How far will lawyers go?

DN Staff

January 9, 1995

4 Min Read
How far will lawyers go?

"No injury should go uncompensated," or so many Americans believe today. Someone must be held to blame; hence, someone should pay. Although it would be nice to expect financial renumeration for injury, however incurred, it is simply fiscally irresponsible and socially impossible to accomplish this goal.

In California, a burglar fell through a school skylight while attempting a 1:00 a.m. illegal entry. Dropping some 20 feet, he sustained some nasty injuries. He later retained an attorney and brought suit against the school and skylight manufacturer on the grounds that the skylight bore no warning that it was of insufficient weight-bearing strength.

The legal system affects product manufacturers, because they, and other deep-pocket defendants such as municipalities, have money and so are targeted. Lawyers rarely sue indigents.

How far will lawyers go to extract money from corporate defendants? In Texas, where judges are elected, often with the plaintiffs' bar's financial support, huge verdicts and sizable settlements are the rule in civil litigation. Duval County enjoys a reputation as a county particularly conducive to high plaintiffs' awards and so is popular with the plaintiffs' bar.

Legal wrangling in Texas. Survivors of a bloody 1991 shootout in a Taco Bell near Dallas sued the restaurant chain. According to the National Law Journal, the plaintiff's counsel was unsatisfied with the case's Dallas County venue, where the judicial climate is more reasonable. Yet, even in the liberal venue laws of Texas, which permits a suit to be brought in any county where a party resides, Dallas seemed the required litigation site. The millions of dollars at stake, however, proved a natural stimulus to the lawyer's ingenuity.

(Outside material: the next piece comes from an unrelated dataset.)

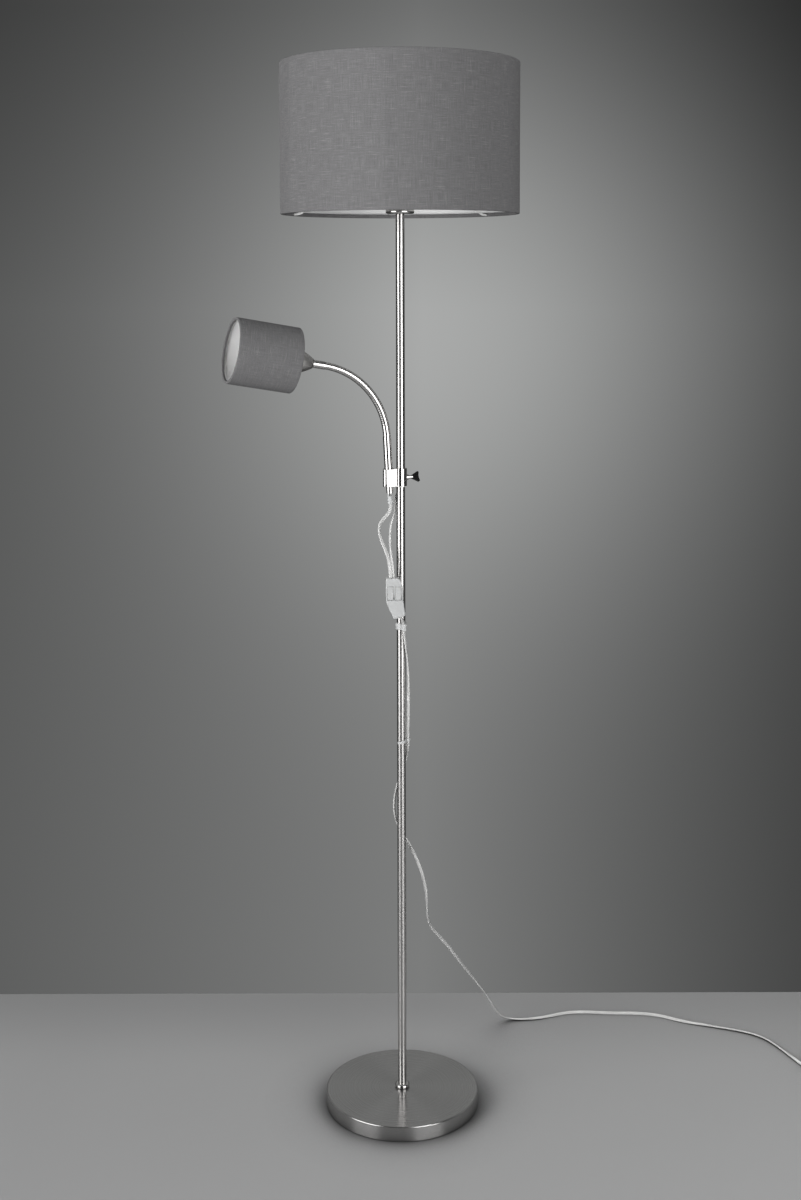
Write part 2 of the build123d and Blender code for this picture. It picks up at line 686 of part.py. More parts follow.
# ---------------------------------------------------------------- switch
def switch_plane(out):
    """The switch's frame: local X to the right, local Y up, local Z out, this far in front of the pole's axis."""
    a = radians(front_turn)
    return Plane(origin=(-out * sin(a), -out * cos(a), switch_height), x_dir=(cos(a), -sin(a), 0),
                 z_dir=(-sin(a), -cos(a), 0))


def switch_shape(inset=0.0):
    """The switch's outline, or the same drawn in by a wall."""
    face = make_face(Polyline(*switch_outline, close=True).edges())
    face = fillet(face.vertices(), switch_corner)
    return offset(face, -inset) if inset else face


def switch_pieces():
    back_out = pole_r + seat_gap
    back = switch_plane(back_out)
    half = switch_thickness / 2
    shell_back = extrude(switch_shape(), half) - Pos(0, 0, switch_wall) * extrude(switch_shape(switch_wall), half)
    shell_front = Pos(0, 0, half) * extrude(switch_shape(), half)
    shell_front -= Pos(0, 0, half) * extrude(switch_shape(switch_wall), half - switch_wall)
    front_rim = shell_front.faces().sort_by(Axis.Z)[-1].outer_wire().edges()
    shell_front = fillet(front_rim, 1.6)
    back_rim = shell_back.faces().sort_by(Axis.Z)[0].outer_wire().edges()
    shell_back = fillet(back_rim, 1.6)
    pivot = switch_thickness - rocker_pivot_depth
    for place_x in rocker_places:
        shell_front += window_frame(place_x)
    for place_x in rocker_places:
        shell_front -= Pos(place_x, 0, switch_thickness) * Box(
            rocker_width + 2 * rocker_side_gap, rocker_length + 2 * rocker_end_gap, 2 * rocker_depth + 2)
        pin_hole = Plane(origin=(place_x, 0, pivot), z_dir=(1, 0, 0)) * Circle(rocker_pin_r + pin_gap)
        shell_front -= extrude(pin_hole, rocker_width / 2 + rocker_pin_length + 2 * pin_gap, both=True)
    holes = entry_holes(half)
    posts = [Pos(x, y, 0) * rod(switch_screw_head_r + 0.8, 0.5, half) for x, y in switch_screw_places]
    for post in posts:
        shell_back += post
        shell_front += Pos(0, 0, half) * post
    for x, y in switch_screw_places:
        shell_back -= Pos(x, y, 0) * (rod(switch_screw_head_r + 0.2, 0, 2) + rod(switch_screw_r + thread_gap, 0, half))
        shell_front -= Pos(x, y, half) * rod(switch_screw_r + thread_gap, 0, 5)
    save(place(back, shell_back - holes), "switch_back")
    save(place(back, shell_front - holes), "switch_front")
    for place_x, node in zip(rocker_places, ("rocker_reading", "rocker_main")):
        save(place(back, rocker(place_x, pivot)), node)
    save([place(back, Pos(x, y, 0) * (rod(switch_screw_head_r, 0.4, 2) + rod(switch_screw_r, 2, half + 4)))
          for x, y in switch_screw_places], "switch_screws")
    width, length, thickness = terminal_size
    save([place(back, Pos(x, 0, switch_wall + thickness / 2) * Box(width, length, thickness))
          for x in terminal_places], "switch_terminals")


def window_frame(place_x):
    """The walls round a rocker's window, which carry its pins."""
    width = rocker_width + 2 * (rocker_side_gap + rocker_window_wall)
    length = rocker_length + 2 * (rocker_end_gap + rocker_window_wall)
    return Pos(place_x, 0, switch_thickness - rocker_depth / 2 - switch_wall / 2) * Box(
        width, length, rocker_depth)


def rocker(place_x, pivot):
    """One rocker: two flat halves that meet in a shallow valley, tipped to its off side, on two pins."""
    half = rocker_length / 2
    top = rocker_pivot_depth + rocker_proud
    low = 1.6 - rocker_depth
    profile = Polyline((-half, low), (-half, top), (0, top - 1.3), (half, top), (half, low), (0, low - 1.2), close=True)
    face = Plane.YZ * make_face(profile.edges())
    body = extrude(face, rocker_width / 2, both=True)
    body = fillet(body.edges().filter_by(Axis.X).sort_by(Axis.Z)[-2:], 0.8)
    pins = Plane.YZ * Circle(rocker_pin_r)
    body += extrude(pins, rocker_width / 2 + rocker_pin_length, both=True)
    return Pos(place_x, 0, pivot) * Rot(-rocker_swing / 2, 0, 0) * body


def entry_holes(half):
    """The openings for two leads at the top and the cord at the slanted foot, on the joint of the shells."""
    radius = lead_r + 0.25
    holes = []
    for x in (reading_lead_entry, main_lead_entry):
        line = Plane(origin=(x, switch_outline[0][1] - 6, half), z_dir=(0, 1, 0))
        holes.append(place(line, rod(radius, 0, 10)))
    lean = radians(cord_exit_lean)
    line = Plane(origin=(*cord_exit, half), z_dir=(sin(lean), -cos(lean), 0))
    holes.append(place(line, rod(radius, -6, 6)))
    return holes


# ---------------------------------------------------------------- clips
def clip(cord, opening, height, tall, lean):
    """A springy clip: a ring round the pole, open on one side, with a pocket for the cord."""
    inner = pole_r + clip_gap + tall / 2 * tan(radians(lean))
    pocket = Pos(*cord) * Circle(clip_pocket_r)
    ring = Circle(inner + clip_wall) + Pos(*cord) * Circle(clip_pocket_r + clip_wall)
    ring -= Circle(inner) + pocket
    reach = 3 * pole_r
    a = radians(clip_mouth / 2)
    mouth = Rot(0, 0, opening) * make_face(Polyline(
        (0, 0), (reach * cos(a), reach * sin(a)), (reach * cos(a), -reach * sin(a)), close=True).edges())
    band = Pos(0, 0, -tall / 2) * extrude(ring - mouth, tall)
    return Rot(0, 0, -front_turn) * Pos(0, 0, height) * Rot(0, -lean, 0) * band


def clip_pieces():
    save(clip(upper_clip_cord, upper_clip_opening, hung(upper_clip_height), upper_clip_tall, 0), "cord_clip_upper")
    save(clip(lower_clip_cord, lower_clip_opening, lower_clip_height, lower_clip_tall, lower_clip_lean),
         "cord_clip_lower")


# ---------------------------------------------------------------- leads, cord, coil and plug
def corner_radii(points):
    """Each arc as large as its two runs allow."""
    radii = []
    for a, b, c in zip(points, points[1:], points[2:]):
        turn = radians((b - a).get_angle(c - b))
        radii.append(0.45 * min((b - a).length, (c - b).length) / tan(turn / 2))
    return radii


def cord_tube(points, node, tight=()):
    """A tube along straight runs joined by tangent arcs; prints its radii and how true its volume is."""
    radii = corner_radii(points)
    for number, radius in tight:
        radii[number - 1] = radius
    path = FilletPolyline(*points, radius=radii)
    body = sweep(Plane(origin=path @ 0, z_dir=path % 0) * Circle(lead_r), path=path)
    true = pi * lead_r ** 2 * path.length
    print(node, "length", round(path.length, 1), "volume ratio", round(body.volume / true, 4),
          "radii", [round(r) for r in radii])
    save(body, node)
    return path


def lead_pieces():
    grip_mouth_at = neck_foot.from_local_coords((0, 0, stub_bottom - grip_length))
    below = neck_foot.from_local_coords((0, 0, stub_bottom - grip_length - reading_lead_drop))
    points = [seen(x, y, switch_height + z) for x, y, z in reading_lead_route] + [below, grip_mouth_at]
    cord_tube(points, "reading_lead")
    a = radians(lead_hole_angle)
    hole = Vector(0, 0, lead_hole_height)
    elbow = hole + Vector(cos(a), sin(a), 0) * lead_elbow
    points = [seen(x, y, switch_height + z) for x, y, z in main_lead_route]
    points += [elbow, hole, Vector(0, 0, shade_bottom + 8)]
    turns = len(main_lead_route)
    cord_tube(points, "main_lead", ((turns, lead_elbow_r), (turns + 1, lead_elbow_r)))


def coil_path():
    """The put-away cord: half turns that spiral in, one that climbs, and half turns that spiral out."""
    at = seen(*coil_start, floor_lift)
    heading = (at - seen(*mains_route[-1])).normalized()
    left = Vector(-heading.Y, heading.X, 0)
    rise = plug_thickness / 2 - floor_lift
    radii = [coil_outer - coil_pitch / 2 * k for k in range(coil_halves)]
    climb_r = coil_outer - coil_pitch / 2 * coil_halves
    edges = []
    for radius in radii:
        centre = at + left * radius
        edges.append(ThreePointArc(at, centre + heading * radius, centre + left * radius))
        at, heading, left = centre + left * radius, -heading, -left
    half_rise = rise / 2
    centre = at + left * climb_r
    middle = centre + heading * sqrt(climb_r ** 2 + half_rise ** 2) + Vector(0, 0, half_rise)
    first = TangentArc(at, middle, tangent=heading)
    second = TangentArc(middle, centre + left * climb_r + Vector(0, 0, rise), tangent=first % 1)
    edges += [first, second]
    at, heading, left = second @ 1, -heading, -left
    for radius in reversed(radii):
        centre = at + left * radius
        edges.append(ThreePointArc(at, centre + heading * radius, centre + left * radius))
        at, heading, left = centre + left * radius, -heading, -left
    edges.append(Line(at, at + heading * coil_tail))
    return Wire([e for edge in edges for e in edge.edges()]), at + heading * coil_tail, heading


def least_gap(wire):
    """The least distance between the skins of two turns, on points along the tube."""
    steps = 900
    points = [wire.position_at(k / steps) for k in range(steps + 1)]
    apart = int(steps * 3 * coil_pitch / wire.length) + 12
    return min((points[i] - points[j]).length for i in range(0, steps, 3)
               for j in range(i + apart, steps + 1)) - 2 * lead_r


def cord_pieces():
    lean = radians(cord_exit_lean)
    switch_out = -(pole_r + seat_gap + switch_thickness / 2)
    inside = (cord_exit[0] - 3 * sin(lean), switch_out, switch_height + cord_exit[1] + 3 * cos(lean))
    points = [seen(*inside)] + [seen(x, y, hung(z)) for x, y, z in mains_route] + [seen(*coil_start, floor_lift)]
    main = cord_tube(points, "mains_cord")
    wire, end, heading = coil_path()
    body = sweep(Plane(origin=wire @ 0, z_dir=wire % 0) * Circle(lead_r), path=wire)
    true = pi * lead_r ** 2 * wire.length
    print("cord_coil length", round(wire.length, 1), "volume ratio", round(body.volume / true, 4),
          "least gap", round(least_gap(wire), 2), "whole mains cord", round(wire.length + main.length))
    save(body, "cord_coil")
    plug_pieces(end, heading)


def plug_pieces(end, heading):
    """A flat two-pin plug that lies on the floor at the end of the cord; local Z runs out of its pins."""
    frame = Plane(origin=end, x_dir=(-heading.Y, heading.X, 0), z_dir=heading)
    half, thick = plug_width / 2, plug_thickness / 2
    outline = make_face(Polyline((-half, 0), (-half + 5, thick), (half - 5, thick), (half, 0),
                                 (half - 5, -thick), (-half + 5, -thick), close=True).edges())
    outline = fillet(outline.vertices(), 2.2)
    small = offset(outline, -1.2)
    body = loft([Circle(plug_tail_r), Pos(0, 0, plug_nose) * small], ruled=True)
    body += Pos(0, 0, plug_nose) * extrude(small, 1.0) + Pos(0, 0, plug_nose + 1) * loft(
        [small, Pos(0, 0, plug_body_length - 1) * outline], ruled=True)
    front = plug_nose + plug_body_length
    pins = []
    for side in (-1, 1):
        at = Pos(side * plug_pin_spacing / 2, 0, 0)
        root = front - plug_pin_depth
        body -= at * rod(plug_pin_root_r + press_gap, root, front + 1)
        pin = rod(plug_pin_root_r, root, front) + rod(plug_pin_r, root, front + plug_pin_length)
        pins.append(place(frame, at * fillet(pin.edges().sort_by(Axis.Z)[-1:], plug_pin_round)))
    save(place(frame, body), "plug_body")
    save(pins, "plug_pins")
    for side in (-1, 1):
        middle = front + (plug_pin_length - plug_pin_round) / 2
        at = frame.from_local_coords((side * plug_pin_spacing / 2, 0, middle))
        print("plug pin middle", [round(v, 3) for v in at], "axis", [round(v, 5) for v in heading])


def main():
    os.makedirs("parts", exist_ok=True)
    base_pieces()
    pole_pieces()
    main_lamp_pieces()
    main_shade_pieces()
    clamp_pieces()
    neck_pieces()
    grip_pieces()
    reading_lamp_pieces()
    reading_shade_pieces()
    switch_pieces()
    clip_pieces()
    lead_pieces()
    cord_pieces()
    for number in range(1, core_joints + 1):
        frame = neck_at(core_joint(number))
        print("neck joint", number, [round(v, 3) for v in frame.origin], "along",
              [round(v, 5) for v in frame.z_dir])
    print("head", [round(v, 3) for v in head.origin], [round(v, 5) for v in head.z_dir])


main()
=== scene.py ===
import json
from math import cos, exp, pi, radians, sin, sqrt

import bmesh
import bpy
from mathutils import Matrix, Vector


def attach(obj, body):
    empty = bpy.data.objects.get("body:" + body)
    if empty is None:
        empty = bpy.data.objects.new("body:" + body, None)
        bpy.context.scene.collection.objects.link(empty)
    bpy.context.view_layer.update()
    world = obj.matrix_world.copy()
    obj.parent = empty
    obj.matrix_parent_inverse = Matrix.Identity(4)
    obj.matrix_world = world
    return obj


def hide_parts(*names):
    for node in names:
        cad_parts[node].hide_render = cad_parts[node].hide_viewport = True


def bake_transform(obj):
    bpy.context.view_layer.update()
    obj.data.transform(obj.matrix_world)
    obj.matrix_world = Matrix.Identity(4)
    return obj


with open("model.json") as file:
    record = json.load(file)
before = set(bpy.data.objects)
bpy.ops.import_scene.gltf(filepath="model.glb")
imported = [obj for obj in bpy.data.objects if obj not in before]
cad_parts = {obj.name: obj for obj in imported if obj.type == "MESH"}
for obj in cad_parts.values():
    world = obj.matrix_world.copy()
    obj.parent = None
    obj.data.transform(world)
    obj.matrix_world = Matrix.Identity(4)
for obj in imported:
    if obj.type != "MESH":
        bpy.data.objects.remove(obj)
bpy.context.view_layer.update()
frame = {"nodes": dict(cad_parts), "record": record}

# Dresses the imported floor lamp. Metres, the row frame: the floor at Z = 0, the pole on the Z axis, the
# reading arm to -X. Sizes that repeat the CAD are worked out here from the frame or from the same values.

MM = 0.001

# ---- the photograph's view ----
FRONT_TURN = radians(20.0)        # the camera stands this far round from -Y, towards -X
CAMERA_BACK = 2.306
CAMERA_HEIGHT = 1.269
CAMERA_PITCH = radians(5.0)
CAMERA_ROLL = radians(-0.155)
PHOTO_HEIGHT = 1200               # pixels; the photograph is 801 wide
FOCAL_PIXELS = 1566.0
AXIS_ROW = 409.0                  # the photograph's row that the lens's axis meets
RIGHT = Vector((cos(FRONT_TURN), -sin(FRONT_TURN), 0))
AWAY = Vector((sin(FRONT_TURN), cos(FRONT_TURN), 0))
UP = Vector((0, 0, 1))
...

Colleague sued. The assailants who had gunned down the plaintiff were serving 40 to 50 years in the state penitentiary and were insolvent. So the plaintiffs' attorney, John Cracken, retained his own attorney to represent state prison inmate Jerome Green, one of the accomplices. His colleague was the actual shooter. Green sued his colleague--in Duval County.

Although Green had always lived hundreds of miles from Duval County, for some mystical reason he decided that when he's released from prison around the year 2030, that's where he will move, and he signed a statement expressing this intent. This permitted Cracken to sue Green in Duval County. Green's attorney, hired by and paid for by Cracken, did not dispute this shaky basis for jurisdiction in Duval and filed a two-paragraph answer. Hence, the Duval County Court accepted jurisdiction. The same day, Cracken gained venue in Duval County for his clients and sued Taco Bell in Duval, since Texas state law provides that once venue is found for one defendant, anyone else can be added as a defendant.

The moral? Tort litigation is a $100-billion-a-year business which may threaten a corporation's existence. The stakes are enormous. Local favoritism isn't limited to Texas. Understanding the vagaries of litigation and its financial risks should motivate companies to design and manufacture quality products, properly label and warn the consumer, and in the event of litigation, retain competent counsel to protect their legal interests.


Q. How is it that the plaintiff's bar has become so successful in their litigation of cases against corporations?

A. First, the American Trial Lawyers Association (ATLA) is a very well organized group of plaintiff's attorneys with a central repository of corporate documents and strategies to exploit weaknesses of companies that have been the subject of litigation. Secondly, some jurisdictions favor plaintiffs, particularly those where the judiciary is elected with the generous funding of plaintiff-oriented counsel. Out-of-state corporate defendants often appear to be short-shrifted in those legal environments.

Q. What can our company do to fight tactics of what many consider to be unscrupulous or over-zealous plaintiff's attorneys?

A. When you hire legal counsel, instruct them to take a fair, but very firm, position with the plaintiff's counsel and to vigorously resist any unfair, unethical or questionable tactics during any stage of the proceeding. A good source of relief is the Board of Bar Overseers for any particular state, since that organization is designed to reign in, reprimand, or even disbar unethical attorneys. Your counsel should not be reticent to report inappropriate conduct.

Q. Are there any other cures to overcome such situations?

A. You may wish to consider adopting the English System, where the loser pays all of the costs, including legal fees. This can be a very substantial penalty. It certainly provides a practical deterrent to groundless or speculative litigation. At any rate, this measure could prove to be a partial answer to the problem.